In Squint 63 (2019), an austere mesh platform formed of fine black lines invites access to four squints, set high within a subdued composition of a neutrally toned wall. Through the scale of the painting – which is nearly 4m wide and 2.5m high – Simpson brings into play the idea of human presence, despite no figures being visible. Simpson’s paintings never include figures, however by placing the viewer at the scene, they are reminded of the potential of someone having just occupied the space, or about to do so.

The exhibition at GIANT Gallery also presents several new works by the artist, created this year and previously unseen. In many of these, we see the use of a broadened palette, along with more austere architectural forms, where climbing aids are reduced to their most basic geometry. In the painting Squint 80, for example, Simpson employs a violet tone and has shifted towards a geometric gesture towards the squint, in place of a more graphic representation of a platform that leads to it. Just as in previous works, however, the squint resists the gaze of the viewer, who remains caught in a place of frustration.
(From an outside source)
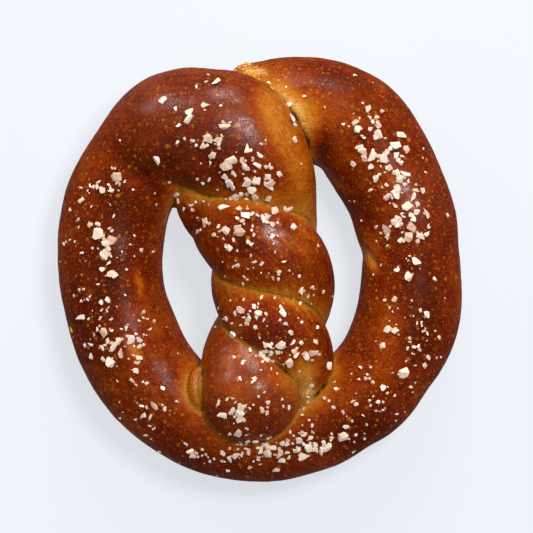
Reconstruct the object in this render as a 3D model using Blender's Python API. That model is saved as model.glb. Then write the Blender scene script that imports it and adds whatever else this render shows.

In relation to Michael’s subject matter, included in the show are two small paintings which address the image of a dead cross. In addition, 18 working drawings reveal the artist’s broader working process.

Michael Simpson Paintings is in part a homecoming for the artist, who was born in Dorset and who studied first at Bournemouth College of Art (1958-60) before moving to the Royal College of Art in London (1960-63). Further still, Simpson’s own mother had worked at Bobby’s itself, the building in which GIANT Gallery is now sited.

“Throughout the 1930s a young Lithuanian woman Named Ada Kulikovskiy worked as a shop girl at Bobby’s department store, now transformed into GIANT. She was my mother, and it is to her that I dedicate this show with love and gratitude.” -Michael Simpson

Michael Simpson (b.1940) lives and works in Wiltshire, UK. He studied at Bournemouth College of Art (195860) and Royal College of Art, London (1960-63).

Simpson’s work is in numerous public collections including; Tate, UK; Arts Council England, UK; Arts Council of Northern Ireland, IE; Bristol Museum and Art Gallery, UK; British Council Collection, London, UK; David Roberts Arts Foundation, London, UK; The Ekard Collection, NL; Louisiana Museum of Modern Art, DK; Stuyvesant Foundation, NL; Ulster Museum and Art Gallery, Belfast, IE.

Selected recent solo exhibitions include; Michael Simpson, Nosbaum Reding, Luxembourg (2021); New Paintings, Blain|Southern, London, UK (2019); Selected Paintings, Minsheng Art Museum, Shanghai, CN, (2018); Squint, Blain |Southern, Berlin , DE (2017); Flat Surface Painting, Spike Island, Bristol, UK (2016); Study #6, David Roberts Arts Foundation, London, UK (2014); Simpson is the recipient of several awards including the Arts Foundation Fellowship in Painting (2000) and the John Moores Painting Prize (2016) for his painting Squint 19.
www.michael-simpson.co.uk

GIANT, a 15,000 square foot gallery in Bournemouth, opened in Summer 2021. The largest artist-led space in the UK, it is situated within a historic building in the heart of the town centre and has already featured important works by major international artists including Turner Prize Winner Jeremy Deller, British photographer Martin Parr, artist-activist Kacey Wong, installation artist Jim Lambie and YBAs Jake and Dinos Chapman and Gavin Turk. GIANT’s exhibitions to date have remained true to its promise to be accessible, entertaining, exciting, challenging and open; bringing many of the world’s greatest contemporary artists to Bournemouth for the first time they have garnered visitor figures that rival some of London’s most loved institutions.